While the poor in Delhi appeared less eager to adopt robust use of the formal financial institutions, the top leadership of the government seemed to take refuge in data to celebrate the policy’s “success”. In a blog written on the third anniversary of the PMJDY, Arun Jaitley announced the arrival of a veritable revolution in financial inclusion. He wrote, “…as it turned out, PMJDY and the other schemes were only the first step because in turn they have unleashed the ‘JAM’ revolution. JAM, a term coined, and a vision conceptualised, by our Chief Economic Adviser, is nothing short of a social revolution because it has brought together financial inclusion (PMJDY), biometric identification (Aadhaar) and mobile telecommunications. Today, about 52.4 crore unique Aadhaar numbers are linked to 73.62 crore accounts in India. As a result, the poor are able to make payments electronically. Every month now, about 7 crore successful payments are made by the poor using their Aadhaar identification.”

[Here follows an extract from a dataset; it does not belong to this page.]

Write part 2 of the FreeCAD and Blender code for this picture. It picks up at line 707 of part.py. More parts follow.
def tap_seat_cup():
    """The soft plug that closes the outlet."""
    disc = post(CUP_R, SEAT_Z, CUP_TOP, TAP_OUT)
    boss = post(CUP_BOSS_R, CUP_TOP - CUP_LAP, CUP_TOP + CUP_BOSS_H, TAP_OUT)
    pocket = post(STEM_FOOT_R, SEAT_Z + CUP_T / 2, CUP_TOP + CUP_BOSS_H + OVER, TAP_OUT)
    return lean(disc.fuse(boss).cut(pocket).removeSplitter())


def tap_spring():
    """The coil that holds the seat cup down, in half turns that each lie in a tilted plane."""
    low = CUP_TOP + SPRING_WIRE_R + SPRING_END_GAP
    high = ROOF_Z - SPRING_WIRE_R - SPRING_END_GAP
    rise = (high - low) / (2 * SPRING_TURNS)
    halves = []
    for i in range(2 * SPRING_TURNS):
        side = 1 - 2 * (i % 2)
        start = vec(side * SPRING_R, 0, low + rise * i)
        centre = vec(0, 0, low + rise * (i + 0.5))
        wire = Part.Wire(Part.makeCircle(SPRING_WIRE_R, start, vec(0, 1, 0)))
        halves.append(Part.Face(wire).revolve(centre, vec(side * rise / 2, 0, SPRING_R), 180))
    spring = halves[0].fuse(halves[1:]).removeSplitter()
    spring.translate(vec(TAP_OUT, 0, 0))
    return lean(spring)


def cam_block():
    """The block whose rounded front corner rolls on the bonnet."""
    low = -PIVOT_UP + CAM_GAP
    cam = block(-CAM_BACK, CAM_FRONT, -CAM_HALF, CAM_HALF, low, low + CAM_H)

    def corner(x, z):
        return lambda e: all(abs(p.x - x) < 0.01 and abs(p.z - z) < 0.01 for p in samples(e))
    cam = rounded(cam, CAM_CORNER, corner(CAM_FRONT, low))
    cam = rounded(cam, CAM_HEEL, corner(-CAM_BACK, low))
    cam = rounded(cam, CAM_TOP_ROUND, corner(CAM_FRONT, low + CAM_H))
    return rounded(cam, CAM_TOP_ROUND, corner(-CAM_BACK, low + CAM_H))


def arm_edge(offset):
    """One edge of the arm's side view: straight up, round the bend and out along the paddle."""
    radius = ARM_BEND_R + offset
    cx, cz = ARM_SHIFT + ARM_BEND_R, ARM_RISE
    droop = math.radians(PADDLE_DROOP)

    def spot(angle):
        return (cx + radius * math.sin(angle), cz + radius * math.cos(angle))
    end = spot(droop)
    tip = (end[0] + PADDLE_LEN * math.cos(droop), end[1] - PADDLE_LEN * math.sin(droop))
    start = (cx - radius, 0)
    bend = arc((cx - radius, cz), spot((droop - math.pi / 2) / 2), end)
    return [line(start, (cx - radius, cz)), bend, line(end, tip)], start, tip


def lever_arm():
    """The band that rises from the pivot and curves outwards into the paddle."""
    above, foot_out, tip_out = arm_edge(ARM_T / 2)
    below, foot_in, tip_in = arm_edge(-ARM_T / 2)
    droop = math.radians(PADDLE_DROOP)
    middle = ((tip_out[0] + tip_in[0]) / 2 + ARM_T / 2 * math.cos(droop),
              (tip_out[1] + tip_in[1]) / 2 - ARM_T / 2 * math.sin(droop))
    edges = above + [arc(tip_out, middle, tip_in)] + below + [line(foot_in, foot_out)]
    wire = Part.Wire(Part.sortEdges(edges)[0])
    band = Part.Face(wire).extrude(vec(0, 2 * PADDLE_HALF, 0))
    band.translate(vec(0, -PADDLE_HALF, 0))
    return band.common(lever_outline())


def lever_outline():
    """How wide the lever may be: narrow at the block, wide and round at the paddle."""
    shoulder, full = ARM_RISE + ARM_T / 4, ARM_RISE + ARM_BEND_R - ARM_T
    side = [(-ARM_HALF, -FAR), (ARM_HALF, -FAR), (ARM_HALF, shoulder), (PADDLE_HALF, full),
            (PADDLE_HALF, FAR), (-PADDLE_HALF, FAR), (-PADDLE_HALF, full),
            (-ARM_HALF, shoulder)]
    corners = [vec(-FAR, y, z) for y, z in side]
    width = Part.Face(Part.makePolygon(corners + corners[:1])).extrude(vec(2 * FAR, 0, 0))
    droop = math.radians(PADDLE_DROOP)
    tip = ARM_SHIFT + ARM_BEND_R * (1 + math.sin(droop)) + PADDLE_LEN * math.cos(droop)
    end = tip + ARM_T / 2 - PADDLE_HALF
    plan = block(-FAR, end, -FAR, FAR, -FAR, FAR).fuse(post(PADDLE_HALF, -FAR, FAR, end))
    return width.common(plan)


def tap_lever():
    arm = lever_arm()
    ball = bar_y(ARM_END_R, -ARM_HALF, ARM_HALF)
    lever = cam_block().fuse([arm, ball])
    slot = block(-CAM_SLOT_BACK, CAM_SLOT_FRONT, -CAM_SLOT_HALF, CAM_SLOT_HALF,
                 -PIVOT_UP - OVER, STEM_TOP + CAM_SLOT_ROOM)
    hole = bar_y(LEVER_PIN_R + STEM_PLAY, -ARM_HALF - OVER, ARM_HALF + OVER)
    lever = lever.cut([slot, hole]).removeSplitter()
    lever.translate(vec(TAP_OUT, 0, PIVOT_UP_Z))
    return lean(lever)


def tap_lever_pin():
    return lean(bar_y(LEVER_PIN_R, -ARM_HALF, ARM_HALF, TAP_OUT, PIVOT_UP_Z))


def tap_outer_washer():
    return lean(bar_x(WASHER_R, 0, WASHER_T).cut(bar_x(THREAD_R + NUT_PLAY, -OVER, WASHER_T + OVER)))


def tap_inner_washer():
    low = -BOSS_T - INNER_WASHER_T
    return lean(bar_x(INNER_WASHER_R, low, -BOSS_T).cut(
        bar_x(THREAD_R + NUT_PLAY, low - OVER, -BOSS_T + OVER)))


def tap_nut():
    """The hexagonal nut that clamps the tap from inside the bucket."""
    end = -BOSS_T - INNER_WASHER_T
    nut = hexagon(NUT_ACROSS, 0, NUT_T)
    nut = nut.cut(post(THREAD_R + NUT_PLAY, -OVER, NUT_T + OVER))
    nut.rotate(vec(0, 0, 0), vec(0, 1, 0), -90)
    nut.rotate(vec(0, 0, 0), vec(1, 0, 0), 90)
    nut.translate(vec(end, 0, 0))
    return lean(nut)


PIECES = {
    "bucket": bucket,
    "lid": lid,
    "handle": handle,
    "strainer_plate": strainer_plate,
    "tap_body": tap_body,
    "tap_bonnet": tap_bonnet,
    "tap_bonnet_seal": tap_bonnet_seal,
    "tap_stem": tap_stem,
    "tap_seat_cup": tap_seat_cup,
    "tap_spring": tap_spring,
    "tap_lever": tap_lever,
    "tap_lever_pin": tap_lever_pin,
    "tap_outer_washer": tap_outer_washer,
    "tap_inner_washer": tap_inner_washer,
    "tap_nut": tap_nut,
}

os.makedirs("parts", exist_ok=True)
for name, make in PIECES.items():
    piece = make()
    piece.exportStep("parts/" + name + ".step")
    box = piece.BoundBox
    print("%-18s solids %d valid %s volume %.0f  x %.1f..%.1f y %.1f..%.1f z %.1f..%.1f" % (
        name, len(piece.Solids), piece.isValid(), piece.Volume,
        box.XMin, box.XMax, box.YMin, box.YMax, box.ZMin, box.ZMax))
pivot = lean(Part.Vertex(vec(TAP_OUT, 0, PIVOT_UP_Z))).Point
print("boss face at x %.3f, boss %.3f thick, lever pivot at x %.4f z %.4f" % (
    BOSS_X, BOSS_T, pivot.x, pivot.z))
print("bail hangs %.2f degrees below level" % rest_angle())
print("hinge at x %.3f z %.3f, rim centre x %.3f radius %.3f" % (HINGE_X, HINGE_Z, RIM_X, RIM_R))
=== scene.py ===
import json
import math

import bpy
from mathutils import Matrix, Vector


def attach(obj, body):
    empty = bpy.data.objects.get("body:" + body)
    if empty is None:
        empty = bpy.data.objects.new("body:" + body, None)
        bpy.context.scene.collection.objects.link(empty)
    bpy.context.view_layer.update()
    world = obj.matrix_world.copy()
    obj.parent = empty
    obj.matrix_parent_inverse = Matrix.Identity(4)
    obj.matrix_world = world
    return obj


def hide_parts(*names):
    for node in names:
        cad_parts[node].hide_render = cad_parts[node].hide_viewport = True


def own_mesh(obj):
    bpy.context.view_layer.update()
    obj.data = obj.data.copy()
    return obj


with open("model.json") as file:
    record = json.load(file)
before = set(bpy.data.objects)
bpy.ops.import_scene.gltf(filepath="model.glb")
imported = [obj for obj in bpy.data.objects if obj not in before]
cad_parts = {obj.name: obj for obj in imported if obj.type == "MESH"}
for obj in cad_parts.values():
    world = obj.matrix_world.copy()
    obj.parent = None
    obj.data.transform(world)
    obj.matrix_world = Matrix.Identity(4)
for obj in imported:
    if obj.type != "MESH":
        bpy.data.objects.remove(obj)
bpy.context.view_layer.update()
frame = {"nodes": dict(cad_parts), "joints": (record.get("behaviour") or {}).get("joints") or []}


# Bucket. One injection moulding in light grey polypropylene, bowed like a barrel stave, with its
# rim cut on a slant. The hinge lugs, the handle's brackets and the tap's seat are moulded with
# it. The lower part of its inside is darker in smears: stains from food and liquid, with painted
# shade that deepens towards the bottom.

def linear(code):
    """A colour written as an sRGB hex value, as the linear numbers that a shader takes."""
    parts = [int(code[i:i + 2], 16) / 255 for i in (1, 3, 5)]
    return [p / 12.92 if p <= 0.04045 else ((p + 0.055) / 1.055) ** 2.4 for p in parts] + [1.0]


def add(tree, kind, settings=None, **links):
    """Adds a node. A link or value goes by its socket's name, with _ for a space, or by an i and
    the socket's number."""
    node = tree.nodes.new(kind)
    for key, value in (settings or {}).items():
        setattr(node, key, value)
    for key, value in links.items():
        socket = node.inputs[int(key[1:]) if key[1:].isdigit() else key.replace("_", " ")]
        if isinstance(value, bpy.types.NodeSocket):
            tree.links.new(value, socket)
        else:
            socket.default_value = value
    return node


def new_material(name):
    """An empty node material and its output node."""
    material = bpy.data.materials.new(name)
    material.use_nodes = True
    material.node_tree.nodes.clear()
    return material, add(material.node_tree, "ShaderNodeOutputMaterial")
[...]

Further to his description of the “JAM Revolution”, Jaitley wrote, “The JAM social revolution offers substantial benefits for government, the economy and especially the poor. The poor will have access to financial services and be cushioned against life’s major shocks. Government finances will be improved because of the reduced subsidy burden; at the same time, government will also be legitimised and strengthened because it can transfer resources to citizens faster and more reliably and with less leakage. Within reach of the country is what might be called the 1 billion-1 billion-1 billion vision. That is 1 billion unique Aadhaar numbers linked to 1 billion bank accounts and 1 billion mobile phones. Once that is done, all of India can become part of the financial and digital mainstream. Just as GST [Goods and Services Tax] created one tax, one market, one India, the PMJDY and the JAM revolution can link all Indians into one common financial, economic, and digital space. No Indian will be outside the mainstream. This is nothing short of a social revolution.”

The disconnect from ground reality could not perhaps get starker than this.